# What type of mouse do I have?



## KBKB2442 (Jul 18, 2012)

I have/had a mouse problem in my new home. From what we know, we had a mother with at least 2 babies. That's what we saw, but know there could be/have been more.

The mother was caught on a Thursday a few hours after we put out our first trap. We thought everything may have been taken care of until that Monday when we saw two babies run across the floor. That Saturday, we found a dead baby on its back (garage floor).

Here’s a picture of the baby: http://www.flickr.com/photos/[email protected]/7592871500/in/photostream. Does anyone know what type of mouse it is? 

For reference purposes:
-Mouse body was maybe 2 inches
-When alive a few days prior, the baby mice were jumping (maybe 2-3 weeks old??)
-We’re located on the south shore of Nassau County, Long Island near a wooded area

I know deer mice have a distinct bi-colored tail (dark on top, light on bottom). This mouse seems to have a patterned tail. I’ve also read that house mice have scaly tails, but I’m not sure this is it.

Thanks in advance!


----------



## TarheelTerp (Jan 6, 2009)

KBKB2442 said:


> *What type of mouse do I have?*
> 
> 
> 
> ...


It's a type of mouse that a black snake would be happy to have for lunch.
Allow the snakes to live!


----------



## creeper (Mar 11, 2011)

As cute as he is, he has to go. Don't let them get out of control, I'm pretty certain letting a snake loose in the house is not a solution that would go over well. 

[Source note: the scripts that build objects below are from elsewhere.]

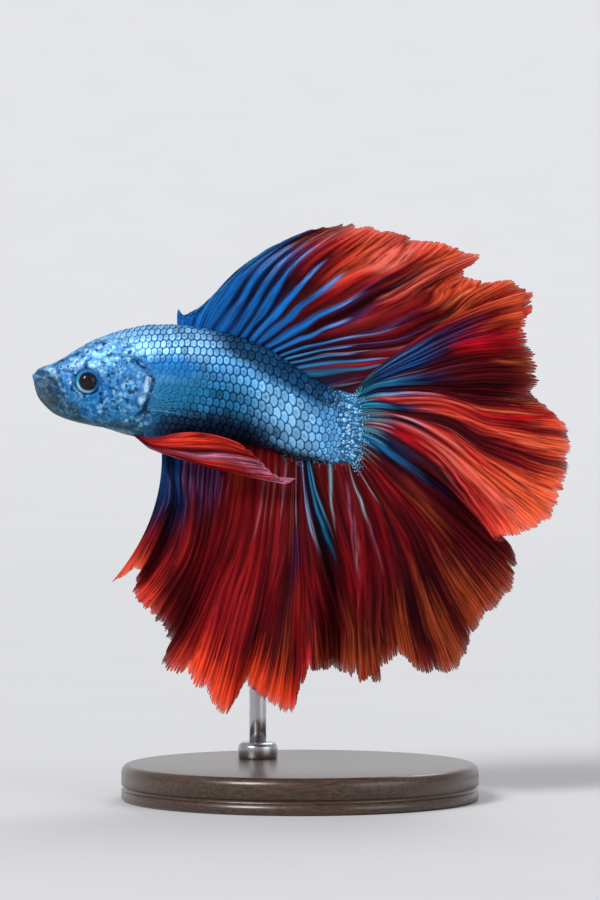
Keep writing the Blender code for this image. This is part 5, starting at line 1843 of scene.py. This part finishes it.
def fin_colours(chart, streaks, places, outs, ridge, nearest, seed):
    """The colour of each point of a fin, and how strongly a bright ray stands out there."""
    own = np.random.default_rng(seed + 4).normal(0, 1, nearest.max() + 1)[nearest]
    out = np.broadcast_to(outs, places.shape)
    blur = 0.045 * own * smooth(0.05, 0.4, out)
    membrane, ray, narrow = chart_colours(chart, places + 0.003 * own, out + blur)
    tone = mix(membrane, ray, ridge**narrow) * np.exp(0.13 * own)[..., None]
    raised = np.zeros(places.shape)
    for first, last, start, end, width, colour, strength in streaks:
        along = np.clip((out - start) / (end - start), 0, 1)
        taper = np.clip(1.2 - 0.6 * along, 0.3, 1.2)
        place = first + (last - first) * along + 0.0012 * wander(out, int(1e4 * first), 0.25)
        line = bell(places, place, width * taper)
        line = line * smooth(start - 0.05, start + 0.05, out) * smooth(end, end - 0.45 * (end - start), out)
        tone = mix(tone, colour, strength * line)
        raised = np.maximum(raised, line * (sum(colour) > 0.1))
    return tone, raised


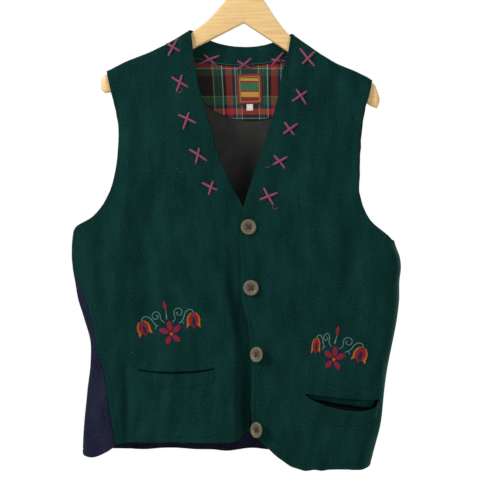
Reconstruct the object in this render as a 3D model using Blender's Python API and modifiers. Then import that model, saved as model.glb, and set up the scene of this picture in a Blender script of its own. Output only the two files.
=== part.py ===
"""A folk vest of boiled wool, buttoned, hanging on a flat wooden hanger.

Units are millimetres until a mesh is made. The origin is the inside top of the hook, where it hangs
on a rail, and "down" is the distance below that. X runs to the viewer's right and the fronts face -Y.
Outlines are written as they are seen from straight in front, EYE_AWAY off, so a point nearer to the
eye than the vest's middle is really that much smaller.
"""

import math

import bmesh
import bpy
import numpy as np
from mathutils import Matrix, Vector

MM = 0.001
EYE_X, EYE_DOWN, EYE_AWAY = -2, 459, 2000

WOOL = 2.2
FACING = 2.2
LINING = 0.8
FLANNEL = 0.7
TAPE = 0.5
SEAM = 0.3
SIDE_SEAM = 0.6  # the gap round the bend at the sides
LOOSE = 0.8  # how far loosely laid layers stay apart

# Over the hanger the cloth turns with this radius, and below it fills out to its full depth.
CREST = 12
FILL_OUT = 170

# The shoulder line, with the middle and both ends run on past the cloth: x, down
SHOULDER_LINE = [
    (-288, 222), (-217, 190), (-182, 173), (-147, 159), (-116, 143), (-86, 125),
    (0, 76), (71, 131), (96, 149), (136, 175), (177, 193), (197, 204), (270, 240),
]

# The body by height: down, left outline, right outline, radius of its round sides, bow of its faces
BODY = [
    (60, -267, 226, 24, 5),
    (330, -267, 226, 24, 5),
    (430, -267, 226, 24, 6),
    (460, -270, 231, 25, 7),
    (476, -270, 237, 26, 8),
    (490, -269, 239, 26, 8),
    (515, -265, 237, 27, 9),
    (544, -260, 237, 27, 10),
    (570, -252, 234, 27, 10),
    (609, -241, 227, 28, 11),
    (639, -241, 221, 29, 11),
    (688, -247, 213, 31, 12),
    (746, -252, 205, 34, 13),
    (811, -254, 186, 37, 14),
]

# Each front from shoulder to hem, a row for each section. The outer edge is the armhole down to the
# underarm and the side seam below it, the inner edge the neckline and then the front edge.
# outer x, outer down, inner x, inner down
FRONT_LEFT = [
    (-217, 190, -86, 125),
    (-211, 218, -82, 156),
    (-204, 245, -78, 181),
    (-199, 274, -73, 212),
    (-199, 308, -64, 242),
    (-204, 347, -54, 277),
    (-216, 384, -43, 316),
    (-239, 415, -25, 358),
    (-267, 435, -5, 396),
    (-270, 460, 14, 418),
    (-269, 485, 22, 451),
    (-260, 515, 23, 488),
    (-248, 548, 23, 527),
    (-238, 584, 25, 564),
    (-233, 618, 26, 603),
    (-221, 654, 26, 650),
    (-215, 689, 25, 680),
    (-209, 728, 22, 706),
    (-202, 768, 20, 722),
]
# outer x, outer down, inner x, inner down, how far the seam lies behind the outline, how much wider
# the back's armhole is cut
FRONT_RIGHT = [
    (197, 204, 71, 131, 0, 0),
    (191, 229, 64, 164, 0, 1),
    (184, 251, 56, 189, 0, 3),
    (179, 277, 52, 215, 0, 5),
    (176, 312, 45, 245, 0, 6),
    (175, 346, 35, 279, 0, 6),
    (178, 384, 23, 316, 0, 4),
    (195, 422, 6, 363, 0, 1),
    (226, 450, -8, 413, 0, 0),
    (235, 473, -11, 439, 6, 0),
    (240, 498, -10, 470, 12, 0),
    (238, 525, -9, 504, 14, 0),
    (237, 555, -8, 539, 14, 0),
    (231, 584, 0, 575, 14, 0),
    (226, 618, 5, 614, 14, 0),
    (220, 656, 7, 646, 14, 0),
    (211, 702, 7, 679, 14, 0),
    (205, 749, 7, 718, 14, 0),
    (187, 806, 9, 752, 14, 0),
]
UNDERARM, HEM = 8, 18

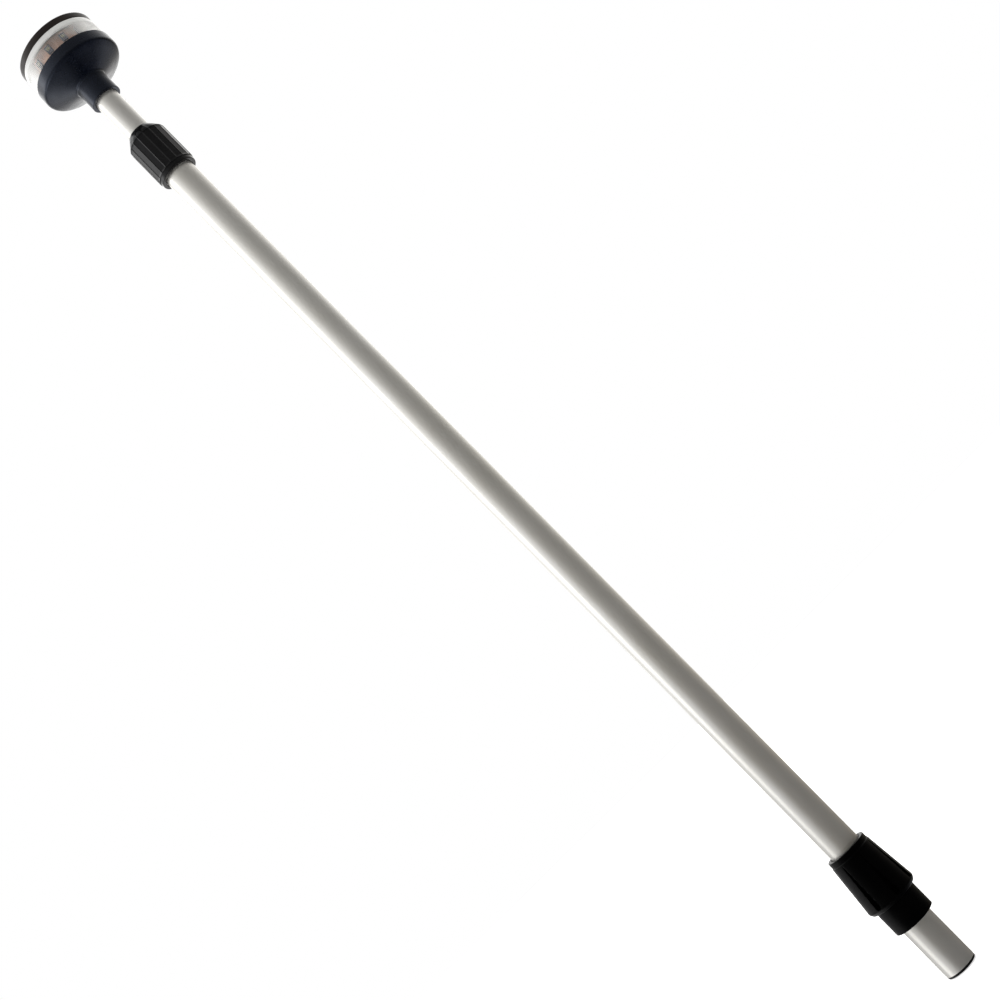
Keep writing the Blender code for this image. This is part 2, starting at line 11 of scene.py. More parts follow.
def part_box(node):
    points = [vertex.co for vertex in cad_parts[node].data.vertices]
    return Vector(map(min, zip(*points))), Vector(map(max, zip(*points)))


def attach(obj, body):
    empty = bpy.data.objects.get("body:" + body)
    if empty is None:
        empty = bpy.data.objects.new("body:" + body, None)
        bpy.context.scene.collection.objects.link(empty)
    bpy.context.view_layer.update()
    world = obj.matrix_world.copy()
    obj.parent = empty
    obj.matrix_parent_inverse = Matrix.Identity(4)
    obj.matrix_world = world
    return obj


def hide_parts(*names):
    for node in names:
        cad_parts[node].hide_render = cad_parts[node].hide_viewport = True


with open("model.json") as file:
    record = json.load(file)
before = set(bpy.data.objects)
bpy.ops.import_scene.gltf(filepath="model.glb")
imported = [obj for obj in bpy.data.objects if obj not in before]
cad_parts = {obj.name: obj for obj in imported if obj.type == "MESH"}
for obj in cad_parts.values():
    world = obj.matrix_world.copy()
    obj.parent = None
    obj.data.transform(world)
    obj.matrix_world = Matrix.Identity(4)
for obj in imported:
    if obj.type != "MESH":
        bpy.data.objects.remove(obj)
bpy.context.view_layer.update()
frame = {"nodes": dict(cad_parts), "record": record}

MM = 0.001


# ---- Shapes ----


def filleted(corners, steps=5):
    """A closed outline of (radius, height, fillet) corners, with each fillet as a short curve."""
    points = []
    for index, (radius, height, fillet) in enumerate(corners):
        here = Vector((radius, height))
        if fillet == 0:
            points.append((radius, height))
            continue
        before = Vector(corners[index - 1][:2]) - here
        after = Vector(corners[(index + 1) % len(corners)][:2]) - here
        half = before.angle(after) / 2
        reach = min(fillet / math.tan(half), 0.48 * before.length, 0.48 * after.length)
        start = here + before.normalized() * reach
        end = here + after.normalized() * reach
        for step in range(steps + 1):
            t = step / steps
            point = start * (1 - t) ** 2 + here * (2 * t * (1 - t)) + end * t**2
            points.append((point.x, point.y))
    return points


def refined(outline, low, high, step):
    """The outline with extra points where it runs between two heights, for a surface that varies there."""
    points = []
    for index, (radius, height) in enumerate(outline):
        points.append((radius, height))
        after = outline[(index + 1) % len(outline)]
        if not (low <= height <= high and low <= after[1] <= high):
            continue
        parts = int(abs(after[1] - height) / step)
        for part in range(1, parts):
            share = part / parts
            points.append((radius + (after[0] - radius) * share, height + (after[1] - height) * share))
    return points


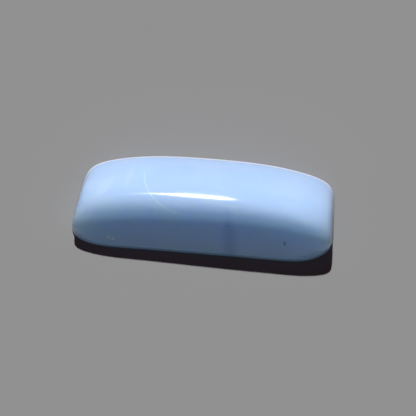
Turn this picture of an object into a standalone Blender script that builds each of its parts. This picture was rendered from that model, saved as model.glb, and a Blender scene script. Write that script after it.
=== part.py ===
"""Owyhee blue opal cabochon: one polished stone, a long barrel with a high dome and a flat ground back.

Metres, +Z up. The stone lies on its flat back at z = 0, with its length along X and the middle of its box
over the origin. +Y is the far side for someone who has the stone lying in front of them.

The stone starts as a cube that is cut into a lattice. Each lattice point then goes to its place on a coarse
cage of the stone, and Subdivision Surface rounds the cage. The rounding draws the surface a little inside
the cage, so the stone is 30.0 mm long, 11.2 mm wide and 6.8 mm high.
"""

import bmesh
import bpy
from mathutils import Vector

# Size of the cage
LENGTH = 0.03086
WIDTH = 0.01112
HEIGHT = 0.00676

# The narrow wall between the flat back and the dome
CHAMFER = 0.0003  # bevel ground round the back
GIRDLE = 0.0011  # height of the line where the dome starts
WALL_LEAN = 0.00012  # how far the wall leans in towards that line
GIRDLE_CREASE = 0.6

# The outline seen from above. The stone was cut by eye, so its sides and corners differ.
BACK_BOW = 0.00182  # how far the far side falls back towards its ends
FRONT_BOW = -0.0004  # the near side comes out instead, up to its cut corners
BOW_POWER = 3.0
LEFT_LEAN = 0.00183  # how far the left end leans in at the far side
RIGHT_LEAN = 0.00048
FRONT_LEFT_CUT = 0.00103  # how far each corner is cut back
FRONT_RIGHT_CUT = 0.00122
BACK_LEFT_CUT = 0.00005
BACK_RIGHT_CUT = 0.00005
CUT_POWER = 11.6  # keeps the cut to the corner

# The dome is two profiles whose heights multiply, one across the stone and one along it
ACROSS_POWER = 1.8
ACROSS_ROOT = 0.916
ALONG_POWER = 10.6
ALONG_ROOT = 4.33
CROWN = 0.097  # how much the dome falls from the middle of its crest to the ends, as a share of its height
RISE = 0.123  # how much higher than its middle the right end is, and how much lower the left end
CREST_OFFSET = -0.11  # the crest's place between the edges, -1 at the near one and 1 at the far one
CREST_BEND = -0.125  # how much nearer it comes at the ends

# Where the lattice is cut, on a cube from -1 to 1
CUTS_ALONG = (-0.78, -0.52, -0.26, 0.0, 0.26, 0.52, 0.78)
CUTS_ACROSS = (-0.5, 0.0, 0.5)
RING_HEIGHTS = (0.35, 0.7)  # rings round the dome, as shares of its height
WALL_LEVELS = 3  # levels of the lattice below the dome: the back, the top of its bevel and the girdle
CUBE_SIDE = 0.999  # anything further out than this lies on a side of the cube
ROUNDING_LEVELS = 2

OPAL_BLUE = (0.36, 0.56, 0.83, 1.0)


def clear_scene():
    for obj in list(bpy.data.objects):
        bpy.data.objects.remove(obj)


def profile(distance, power, root):
    """Height of the dome, from 1 at its middle to 0 at its edge, at this share of the way to the edge."""
    return max(0.0, 1.0 - abs(distance) ** power) ** (1.0 / root)


def reach(height, power, root):
    """How far from the middle the profile has this height: the inverse of profile."""
    return (1.0 - height**root) ** (1.0 / power)


def corner_cut(along, across):
    """How far a point is drawn in by the cut of its corner."""
    if along > 0:
        cut = BACK_RIGHT_CUT if across > 0 else FRONT_RIGHT_CUT
    else:
        cut = BACK_LEFT_CUT if across > 0 else FRONT_LEFT_CUT
    return cut * abs(along * across) ** CUT_POWER


def sign(value):
    return (value > 0) - (value < 0)


def plan_point(along, across):
    """The plan's point for lattice coordinates from -1 to 1 along and across the stone."""
    fall = abs(along) ** BOW_POWER
    back = WIDTH / 2 - BACK_BOW * fall
    front = WIDTH / 2 - FRONT_BOW * fall
    lean = RIGHT_LEAN if along > 0 else LEFT_LEAN
    cut = corner_cut(along, across)
    x = along * (LENGTH / 2 - lean * (across + 1) / 2) - sign(along) * cut
    y = across * (back + front) / 2 + (back - front) / 2 - sign(across) * cut
    return x, y


def crest_at(along):
    return CREST_OFFSET + CREST_BEND * along**2


def from_crest(along, across):
    """The way from the crest to the edge, as a share, for this place between the two edges."""
    crest = crest_at(along)
    return (across - crest) / (1.0 - crest if across > crest else 1.0 + crest)


def inset_point(along, across, inset, z):
    """The plan's point, drawn in from the outline by this much."""
    x, y = plan_point(along, across)
    return Vector((x * (1.0 - 2 * inset / LENGTH), y * (1.0 - 2 * inset / WIDTH), z))


def crest_height(along):
    """Height of the crest, as a share of the dome's height."""
    return profile(along, ALONG_POWER, ALONG_ROOT) * (1.0 - CROWN * along**2) * (1.0 + RISE * along)


def dome_point(along, across):
    across_height = profile(from_crest(along, across), ACROSS_POWER, ACROSS_ROOT)
    z = GIRDLE + (HEIGHT - GIRDLE) * crest_height(along) * across_height
    return inset_point(along, across, WALL_LEAN, z)


def wall_point(along, across, level):
    """A point of the wall or the flat back: level 0 is the back, 1 the top of its bevel and 2 the girdle."""
    inset = (CHAMFER, 0.0, WALL_LEAN)[level]
    z = (0.0, CHAMFER, GIRDLE)[level]
    return inset_point(along, across, inset, z)


def ring_place(along, across, share):
    """Lattice coordinates of the ring where the dome has this share of its height."""
    along *= reach(share, ALONG_POWER, ALONG_ROOT)
    edge = reach(share, ACROSS_POWER, ACROSS_ROOT)
    crest = crest_at(along)
    side = 1.0 - crest if across > 0 else 1.0 + crest
    return along, crest + across * edge * side


def cage_point(along, across, level):
    if level < WALL_LEVELS:
        return wall_point(along, across, level)
    return dome_point(*ring_place(along, across, RING_HEIGHTS[level - WALL_LEVELS]))


def cut_lattice(bm, axis, places):
    for place in places:
        point = [0.0, 0.0, 0.0]
        normal = [0.0, 0.0, 0.0]
        point[axis] = place
        normal[axis] = 1.0
        everything = bm.verts[:] + bm.edges[:] + bm.faces[:]
        bmesh.ops.bisect_plane(bm, geom=everything, plane_co=point, plane_no=normal)


def lattice():
    """A cube from -1 to 1 cut into the lattice, and the level of each of its points."""
    bm = bmesh.new()
    bmesh.ops.create_cube(bm, size=2.0)
    top = WALL_LEVELS + len(RING_HEIGHTS) - 1
    heights = [2.0 * level / top - 1.0 for level in range(top + 1)]
    cut_lattice(bm, 0, CUTS_ALONG)
    cut_lattice(bm, 1, CUTS_ACROSS)
    cut_lattice(bm, 2, heights[1:-1])
    levels = {vert: round((vert.co.z + 1.0) * top / 2) for vert in bm.verts}
    return bm, levels


def crease_rings(bm, levels):
    """Keeps the back's two edges sharp and the girdle nearly so."""
    crease = bm.edges.layers.float.new("crease_edge")
    for edge in bm.edges:
        first, second = (levels[vert] for vert in edge.verts)
        on_side = all(max(abs(vert.co.x), abs(vert.co.y)) > CUBE_SIDE for vert in edge.verts)
        if on_side and first == second and first < WALL_LEVELS:
            edge[crease] = (1.0, 1.0, GIRDLE_CREASE)[first]


def centre_on_origin(stone):
    """Moves the rounded stone so that the middle of its box lies over the origin."""
    rounded = stone.evaluated_get(bpy.context.evaluated_depsgraph_get())
    points = [vert.co.copy() for vert in rounded.to_mesh().vertices]
    rounded.to_mesh_clear()
    for axis in (0, 1):
        values = [point[axis] for point in points]
        stone.location[axis] = -(min(values) + max(values)) / 2


def stone_mesh():
    bm, levels = lattice()
    crease_rings(bm, levels)
    for vert, level in levels.items():
        vert.co = cage_point(vert.co.x, vert.co.y, level)
    mesh = bpy.data.meshes.new("cabochon")
    bm.to_mesh(mesh)
    bm.free()
    return mesh


def opal_material():
    material = bpy.data.materials.new("blue_opal")
    material.use_nodes = True
    shader = material.node_tree.nodes["Principled BSDF"]
    shader.inputs["Base Color"].default_value = OPAL_BLUE
    shader.inputs["Roughness"].default_value = 0.08
    shader.inputs["Metallic"].default_value = 0.0
    shader.inputs["IOR"].default_value = 1.45
    return material


def main():
    clear_scene()
    collection = bpy.data.collections.new("owyhee_blue_opal_cabochon")
    bpy.context.scene.collection.children.link(collection)
    stone = bpy.data.objects.new("cabochon", stone_mesh())
    collection.objects.link(stone)
    stone.data.materials.append(opal_material())
    rounding = stone.modifiers.new("rounding", "SUBSURF")
    rounding.levels = ROUNDING_LEVELS
    rounding.render_levels = ROUNDING_LEVELS
    stone.data.shade_smooth()
    centre_on_origin(stone)


main()
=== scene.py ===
"""Owyhee blue opal cabochon, finished: one polished stone of milky blue opal, lying on its flat back.

The stone is modelled on a cage, in metres, with +Z up and its length along X. A cube is cut into a lattice,
the lattice is pulled to the cage, and Subdivision Surface rounds it. Two chips, a pit and a speck are then
dug into the polish. The finish lays the milk, the dusky vein, the healed crack, the small marks and the
ground rim over the body of the opal. Some of that colour is painted light: pale streaks of painted
reflection along the crest, painted shade in the pits and on the ground rim's near side, and chips lit
up in part as a painted highlight. The crest is a little worn, so its highlight is soft.
"""

import logging
import math
from dataclasses import dataclass, field
from enum import Enum
from typing import Any

import bmesh
import bpy
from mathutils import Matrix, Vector


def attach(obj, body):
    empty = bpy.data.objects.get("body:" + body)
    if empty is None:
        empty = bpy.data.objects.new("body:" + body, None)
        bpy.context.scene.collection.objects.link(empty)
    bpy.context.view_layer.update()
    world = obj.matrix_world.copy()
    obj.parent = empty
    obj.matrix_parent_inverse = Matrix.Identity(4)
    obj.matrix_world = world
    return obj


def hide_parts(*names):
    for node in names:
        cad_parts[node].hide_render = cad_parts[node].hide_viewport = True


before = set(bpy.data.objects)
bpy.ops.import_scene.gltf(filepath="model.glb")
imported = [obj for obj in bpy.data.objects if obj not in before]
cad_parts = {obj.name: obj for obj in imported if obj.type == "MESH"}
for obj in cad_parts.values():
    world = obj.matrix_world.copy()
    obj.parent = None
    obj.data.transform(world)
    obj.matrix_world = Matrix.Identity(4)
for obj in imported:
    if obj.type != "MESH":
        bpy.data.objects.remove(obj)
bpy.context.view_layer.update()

STONE_NODE = "cabochon"
ROOT_BODY = "root"
MM_PER_METRE = 1000.0
LATTICE_SIDE = 0.999  # anything further out than this lies on a side of the block
UPWARD = 0.1  # a normal that points up by more than this belongs to the top of the stone
NOISE_MIDDLE = 0.5
MIX_FIRST_COLOUR = 6  # the colour sockets of a Mix node, which share their names with its others
MIX_SECOND_COLOUR = 7
MIX_COLOUR_OUTPUT = 2
LOG = logging.getLogger("cabochon")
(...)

I agree though with Tarheel, let the snakes live...just way over there>>>>>>>>>>>>>>>>>>>>>>


----------



## chrisn (Dec 23, 2007)

Does it matter what species it is? They have to go. Looks like the common house mouse to me

Where was the snake mentioned?

A cat might be a better idea:whistling2:


----------



## TarheelTerp (Jan 6, 2009)

chrisn said:


> A cat might be a better idea


Cat's are not tolerated in the house. EVER.


----------



## chrisn (Dec 23, 2007)

TarheelTerp said:


> Cat's are not tolerated in the house. EVER.


 
In you're house or hers?:huh:


----------



## creeper (Mar 11, 2011)

chrisn said:


> In you're house or hers?:huh:


As long as we're splitting hairs, how do you know the op is a her?

And its "your" not "you're"


----------



## TarheelTerp (Jan 6, 2009)

<--not a cat guy



chrisn said:


> In you're house or hers?


In the house of anyone M or F who has any sense in the matter.

Most dog's otoh... will be welcome inside.
Some right up on to the furniture.


----------